What to produce
Extract, unchanged, each line of the listing below from its first line through the line that contains "return np.array(lines).T", inclusive, and nothing else.

Data extract
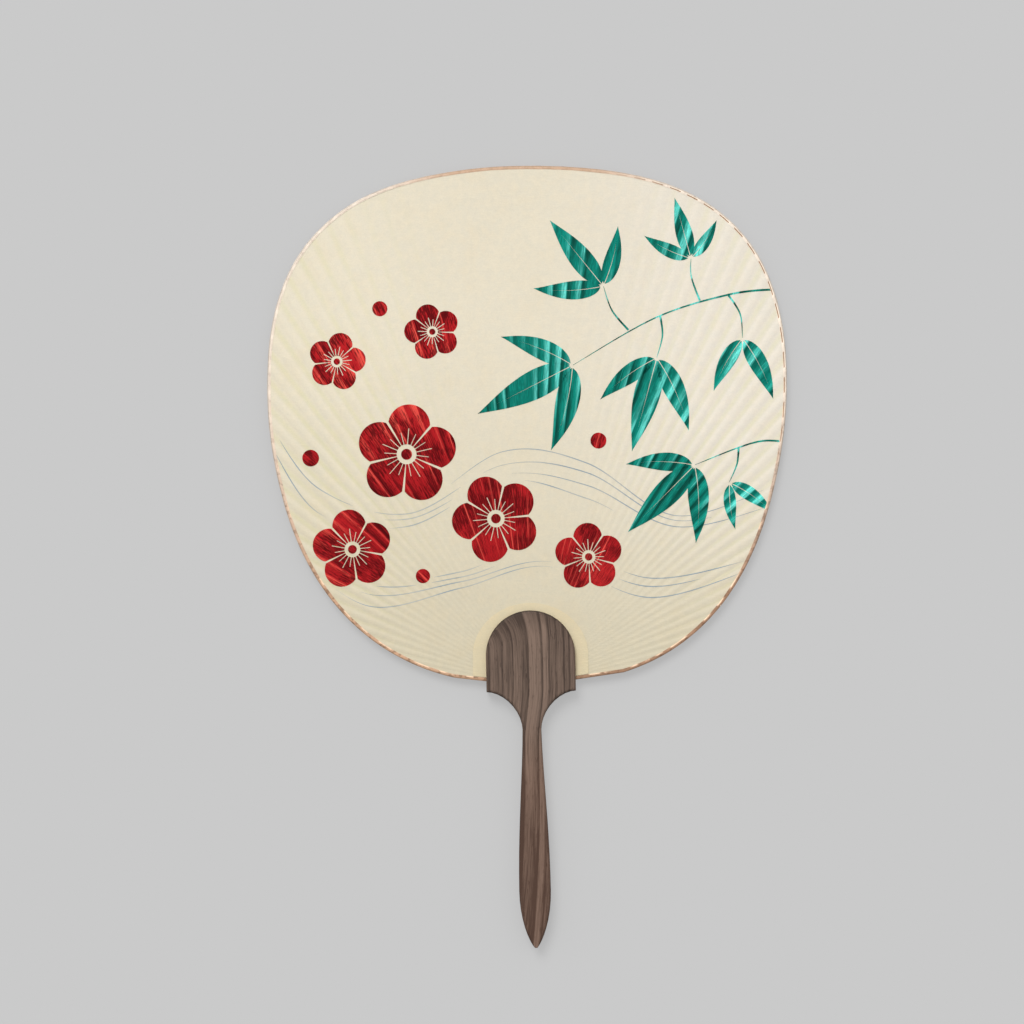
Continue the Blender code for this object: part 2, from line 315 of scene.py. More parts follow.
def crest_half(radius):
    """Half the width of the flat crest that a rib gives the paper."""
    along = (radius - RIB_ROOT_RADIUS) / (RIB_TAPER_REACH - RIB_ROOT_RADIUS)
    return (RIB_ROOT_WIDTH + (RIB_WIDTH - RIB_ROOT_WIDTH) * along) / 2 + PASTE_GAP


def drape_lines():
    """Lines along each rib: (rib's angle, side, share of the drape, gap to the next rib)."""
    angles = rib_angles()
    edges = np.concatenate(([-2 * FOOT_ANGLE - angles[0]], angles, [2 * FOOT_ANGLE - angles[-1]]))
    lines = [(-FOOT_ANGLE, 0, 0, 0)]
    for index, angle in enumerate(angles):
        before = angle - edges[index]
        after = edges[index + 2] - angle
        lines += [(angle, -1, share, before) for share in DRAPE_SHARES[::-1]]
        lines.append((angle, 0, 0, 0))
        lines += [(angle, 1, share, after) for share in DRAPE_SHARES]
        lines.append((angle + after / 2, 0, 0, 0))
    return np.array(lines).T


def leaf_grid(row_count):
    """Points of the sheet as two arrays, x and y, with a row for each line and its radii."""
    angle, side, share, gap = (values[:, None] for values in drape_lines())
    row = np.linspace(0, 1, row_count)[None, :]
    radius = RIB_ROOT_RADIUS + (leaf_reach(angle) - RIB_ROOT_RADIUS) * row
    crest = crest_half(radius)
    run = np.clip(DRAPE_REACH * (radius * gap / 2 - crest), 0, DRAPE_WIDTH)
    turned = angle + np.arctan2(side * (crest + run * share), radius)
    turned = np.clip(turned, -FOOT_ANGLE, FOOT_ANGLE)
    radius = RIB_ROOT_RADIUS + (leaf_reach(turned) - RIB_ROOT_RADIUS) * row
    return radius * np.sin(turned), radius * np.cos(turned)


def keep_on_leaf(x, y, inset):
    """A point drawn back so that it stays a little inside the leaf's edge."""
    angle = math.atan2(x, y)
    radius = min(math.hypot(x, y), float(leaf_reach(angle)) - inset)
    return radius * math.sin(angle), radius * math.cos(angle)


# The drape, as geometry nodes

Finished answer
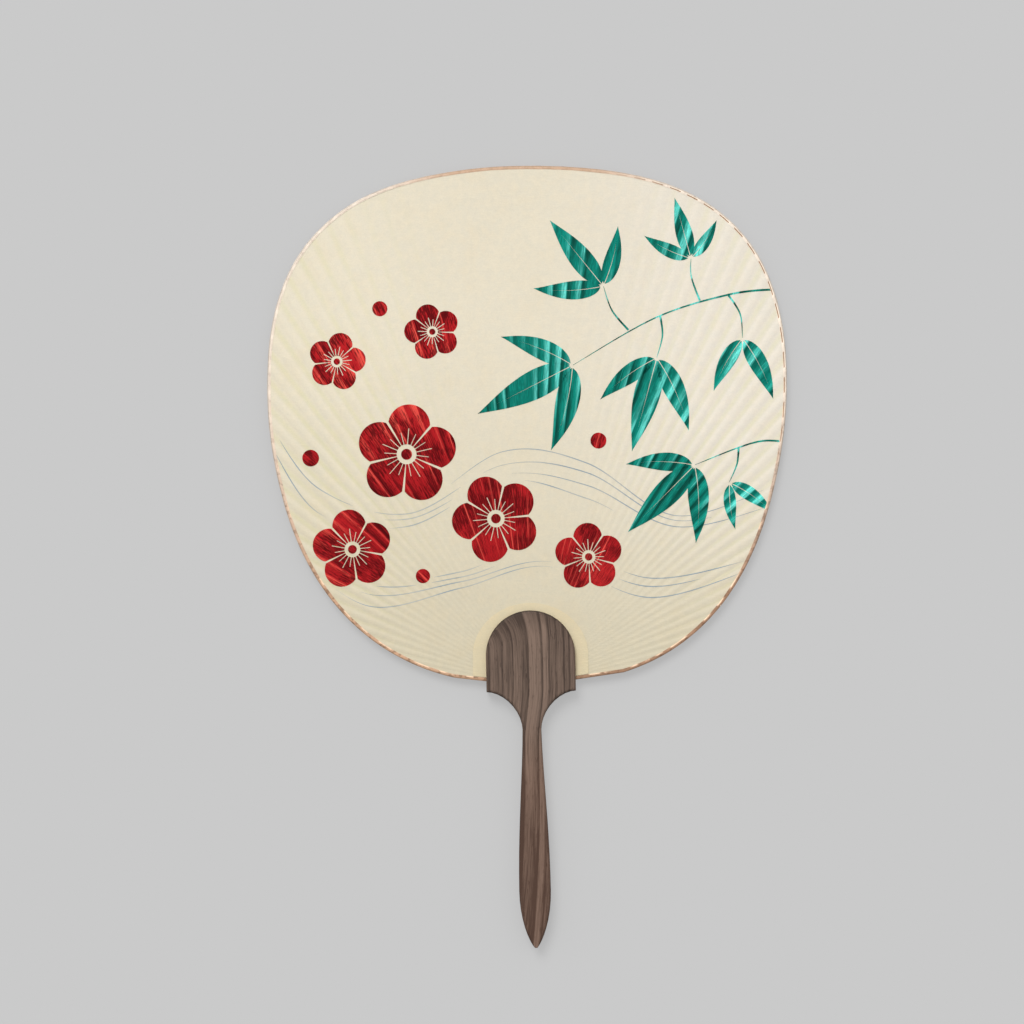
Continue the Blender code for this object: part 2, from line 315 of scene.py. More parts follow.
def crest_half(radius):
    """Half the width of the flat crest that a rib gives the paper."""
    along = (radius - RIB_ROOT_RADIUS) / (RIB_TAPER_REACH - RIB_ROOT_RADIUS)
    return (RIB_ROOT_WIDTH + (RIB_WIDTH - RIB_ROOT_WIDTH) * along) / 2 + PASTE_GAP


def drape_lines():
    """Lines along each rib: (rib's angle, side, share of the drape, gap to the next rib)."""
    angles = rib_angles()
    edges = np.concatenate(([-2 * FOOT_ANGLE - angles[0]], angles, [2 * FOOT_ANGLE - angles[-1]]))
    lines = [(-FOOT_ANGLE, 0, 0, 0)]
    for index, angle in enumerate(angles):
        before = angle - edges[index]
        after = edges[index + 2] - angle
        lines += [(angle, -1, share, before) for share in DRAPE_SHARES[::-1]]
        lines.append((angle, 0, 0, 0))
        lines += [(angle, 1, share, after) for share in DRAPE_SHARES]
        lines.append((angle + after / 2, 0, 0, 0))
    return np.array(lines).T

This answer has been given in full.